Cogito wrote:
Tom,
I am confused because, the spread sheet you gave me hows the resonance frequency going down as the volume of the sealed box increases. I am equating the resonance frequency with bass response. Chris's modeling shows there is not particular correlation between volume an f3.
Which is more relevant for determining bass response, resonance frequency fs or f3?
BTW, I found references online that xmax 7mm in each direction or 14mm total.
Shashi:
The resonant frequency does in fact go down to a point where it intersects with Fs or the resonance in free air. Resonant frequency only is an indicator of the degree of low extension, not the quantity of bass. Resonance is only the point where the totol mass of the moving parts and the total stiffness or inverse of compliance create a natural increase of movement of the cone because of the combination of those factors storing energy on each cycle. Think of a car with no shock absorbers (dampers) bouncing down the street after hitting a bump at a constant frequency.
I disagree with Chris on his assessment of changes of resonant frequency based on Q. Resonance is only a factor of mass and compliance. The volume of air inside the box is part of that compliance. Q is the behavior of the driver at resonance and around that point. It is easy to make the assumption that Q affects resonant frequency because both the resonant frequency and Q change as the box volume changes.

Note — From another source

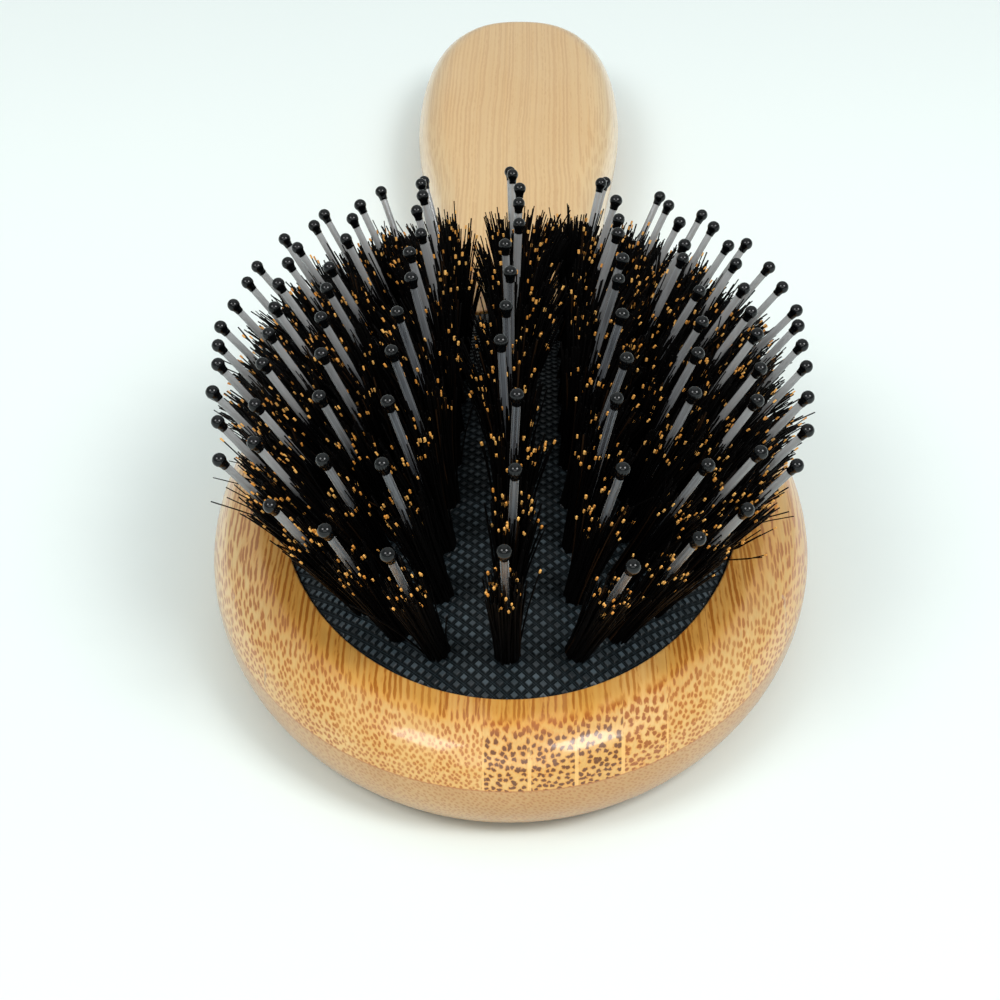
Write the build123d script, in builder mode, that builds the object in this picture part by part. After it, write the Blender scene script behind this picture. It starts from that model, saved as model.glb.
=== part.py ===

I agree with Chris that the term cutoff frequency refering to F3 is misleading. When you cut off a water valve no more water comes out of the hose. The F3 point as he says is where the output drops to -3dB with additional output below that. The slope of the decrease depends on the type of enclosure with sealed boxes having a more gradual decrease in output than ported boxes below the port resonance. Also ported boxes unload the driver possibly leading to damaging excess excursion. A better term to use is Fb which is the resonance of the driver/enclosure combo. That leaves the slopes below resonance and the position of F3 up to the box type.
The term Q has it roots in the early days of radio where it was very important to have the ability to build tank circuits with very steep slopes to allow greater selectivity. If the circuit had a very high peak and narrow bandwidth at resonance it was said to be a very high quality circuit. Thus the term "Q" relating to the quailty of the circuit in it's ability to have very narrow bandwidth and high amplitude at resonance. The Q had nothing to do with the frequency at which the circuit resonated, only the behavior at that frequency. Although high Q circuits are very good in radio tuning, they are bad in speaker/enclosure systems because of the deviation from flat response at resonance. While generally negative, this has been used to advantage in some cases. When early tube amplifiers had output transformers that were lacking in low frequency response, a bump at resonance would add some bass back that was being rolled off by poor transformer response. That came at the expense of transient response. Also, Carver used very high Q woofers in his Amazing design to help compensate for the dipole cancellation of the panel configuration. Everything is a compromise.